« Vous avez pris des antidépresseurs avant de m’appeler ? », commence en plaisantant à demi Benoît Aiglon, promoteur immobilier depuis quarante-trois ans. Il dirige Exeo, vingt salariés, dans la banlieue d’Orléans, dont le quotidien consiste à racheter des terrains, à obtenir des permis de construire pour livrer, quelques années plus tard, des résidences de cinquante à soixante logements neufs, dans la région Centre, mais aussi en Ile-de-France.
Pour résumer la situation de cette fin novembre vue de son bureau, le chef d’entreprise ne fait pas dans la nuance : « Ce n’est ni un cataclysme ni un séisme, c’est une véritable catastrophe, du jamais-vu. » Il a pourtant tout connu, assure-t-il : « François Mitterrand, Lehman Brothers, les subprimes. A chaque crise, tous les présidents de la République sont montés au créneau pour défendre l’immobilier. Là… »
Une fois lancé, il déroule : « l’hérésie de la suppression » du « Pinel » (ce dispositif fiscal qui permettait au particulier d’acquérir du neuf pour le louer à des plus modestes), « alors que cela représente 80 % du marché dans nos régions et sert de palliatif au logement social », « l’empilement de réglementations », la remise en question de la maison avec jardin, « le rêve de tous les Français ». « On nous dit de faire autrement, mais les cycles de production sont en place depuis des décennies, ça ne se fait pas en deux jours. Pourquoi personne n’écoute les présidents des fédérations, ceux qui savent ? » Pascal Boulanger, représentant des promoteurs – « un ami » – par exemple, réclame « une loi fiscale d’exception de courte durée » pour faire redémarrer la machine.

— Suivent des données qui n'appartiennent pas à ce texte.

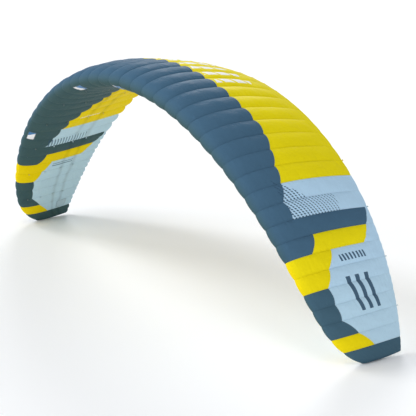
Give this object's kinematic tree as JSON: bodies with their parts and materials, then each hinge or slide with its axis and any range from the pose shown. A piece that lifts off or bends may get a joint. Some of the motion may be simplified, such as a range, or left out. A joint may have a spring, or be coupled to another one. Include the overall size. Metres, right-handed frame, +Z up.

Benoît Aiglon prévient : il termine les trois, quatre chantiers en cours, mais ne relance rien. Les acheteurs n’obtiennent pas leur prêt, ce serait risquer de se retrouver avec des appartements non vendus. Ses quinze programmes en stock ? Il suspend. Pour l’un d’eux, dans le Val-d’Oise – « un vieil immeuble de trois appartements » en centre-ville à raser et à remplacer par « cinquante logements, et un restaurant » –, Exeo a le permis, et attendait juste la fin des délais de recours pour acheter le terrain. « Deux ans de travail, j’ai payé des ingénieurs, des géomètres, des architectes, investi 300 000 euros, précommercialisé 20 %. C’est inacceptable. » Le patron d’Exeo n’exclut pas des licenciements avant la fin de l’année.
A cran
Les promoteurs immobiliers sont à cran depuis des mois. Comme leurs autres collègues de la construction, ils ont encaissé le Covid-19, la guerre en Ukraine, la hausse du coût de l’énergie et des matériaux, les délais d’approvisionnement. Mais avec cette deuxième salve (envolée des taux, inflation, gel des crédits), c’est tout leur modèle économique qui vacille. L’Etat a dû intervenir, cet été.